Mimo, iż wcześniejsze ekspertyzy biegłych w sprawie poczytalności Breivika wzajemnie się wykluczały, sędziowie zdecydowali, że 33-latek jest w pełni świadomy tego, co zrobił i zasługuje na karę więzienia. Krewni ofiar zamachów nie kryli zadowolenia. "Teraz przynajmniej nie będziemy go widywać przez jakiś czas. Wreszcie da nam spokój" - mówił ojciec dziewczynki zabitej na wyspie Utoya.
Od wyroku nie zamierza odwoływać się prokuratura ani też sam Anders Breivik. "Przez cały czas domagał się, aby uznano go za poczytalnego. Powiedział nam, że nie będzie się odwoływać, bo skazano jako w pełni odpowiedzialnego za swoje czyny" - oświadczył obrońca Breivika Geir Lippestad.
Pod koniec rozprawy Anders Breivik oświadczył, że nie uznaje wyroku sądu. Gdy chciał przemówić do europejskich neonazistów, sędzia wyłączyła mu mikrofon. Sędziowie zdecydowali, że kara dla Breivika może zostać wydłużona, jeśli po 21 latach nadal będzie on stanowić zagrożenie dla społeczeństwa.

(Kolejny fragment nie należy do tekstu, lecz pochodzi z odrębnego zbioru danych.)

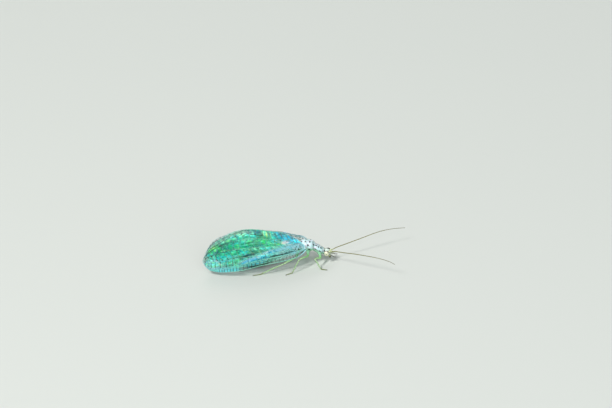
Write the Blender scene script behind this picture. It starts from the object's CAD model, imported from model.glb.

22 lipca 2011 roku Anders Breivik odpalił ładunki wybuchowe przed budynkami rządowymi w Oslo, a dwie godziny później otworzył ogień do młodzieży na wyspie Utoya. Mówił, że zrobił to, by bronić Norwegię przed wielokulturowością i islamem. Po tym jak rządowa komisja ujawniła zaniedbania policji i innych służb komendant norweskiej policji podał się do dymisji.